The sectors expected to benefit most are labour-intensive manufacturing industries such as textiles, apparel, footwear, leather and engineering goods. These sectors were disproportionately affected by the earlier 50% tariffs, which eroded price competitiveness in the U.S. market. The reduction to 18% significantly narrows this disadvantage, making Indian exports more attractive to American buyers.

These industries are also major employers, particularly for semi-skilled and female workers. Improved access to the U.S. market can therefore have positive employment and income effects. The immediate market response—rising stock indices and a stronger rupee—reflects investor optimism about export growth and improved corporate earnings in these sectors.

However, Indian exporters will still face slightly higher tariffs than competitors from South-East Asia who benefit from Most-Favoured Nation (MFN) status. This is where complementary measures, such as targeted incentives announced in the Union Budget 2026 and the forthcoming India–EU trade deal, become crucial in bridging the remaining competitiveness gap.

Financial markets often respond to expectations rather than completed outcomes. The announcement of a sharp tariff reduction signalled a potential easing of trade frictions with India’s largest export market, which immediately improved growth and earnings expectations for export-oriented firms. This optimism translated into higher equity valuations and capital inflows, strengthening the rupee.

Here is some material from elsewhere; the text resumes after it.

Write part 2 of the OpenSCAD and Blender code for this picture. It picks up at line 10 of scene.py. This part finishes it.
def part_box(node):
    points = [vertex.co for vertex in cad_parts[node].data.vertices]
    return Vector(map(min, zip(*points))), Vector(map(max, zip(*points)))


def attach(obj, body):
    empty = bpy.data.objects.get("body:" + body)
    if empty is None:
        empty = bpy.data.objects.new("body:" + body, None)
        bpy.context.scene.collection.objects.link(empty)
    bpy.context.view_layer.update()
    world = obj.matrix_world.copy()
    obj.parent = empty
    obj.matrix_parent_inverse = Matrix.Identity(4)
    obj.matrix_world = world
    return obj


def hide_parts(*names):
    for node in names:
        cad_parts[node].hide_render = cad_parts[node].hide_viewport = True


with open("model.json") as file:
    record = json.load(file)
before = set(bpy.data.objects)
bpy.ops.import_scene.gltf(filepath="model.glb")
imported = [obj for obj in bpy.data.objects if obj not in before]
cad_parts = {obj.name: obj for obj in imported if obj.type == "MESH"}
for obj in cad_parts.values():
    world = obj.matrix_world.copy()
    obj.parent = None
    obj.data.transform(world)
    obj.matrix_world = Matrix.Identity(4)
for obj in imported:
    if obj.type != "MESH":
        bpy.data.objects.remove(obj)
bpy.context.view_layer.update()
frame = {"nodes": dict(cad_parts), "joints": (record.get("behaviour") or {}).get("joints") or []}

Additionally, the deal is perceived as part of a broader trend of India integrating more deeply into global supply chains at a time when companies are diversifying away from China. Even partial or incremental trade agreements can reinforce India’s image as a reliable manufacturing and export destination, which markets tend to reward.

However, such optimism can be fragile. If promised tariff reductions are delayed or if hidden conditionalities emerge, market sentiment could reverse. This underlines the importance of timely disclosure, credible implementation and alignment between political announcements and policy execution.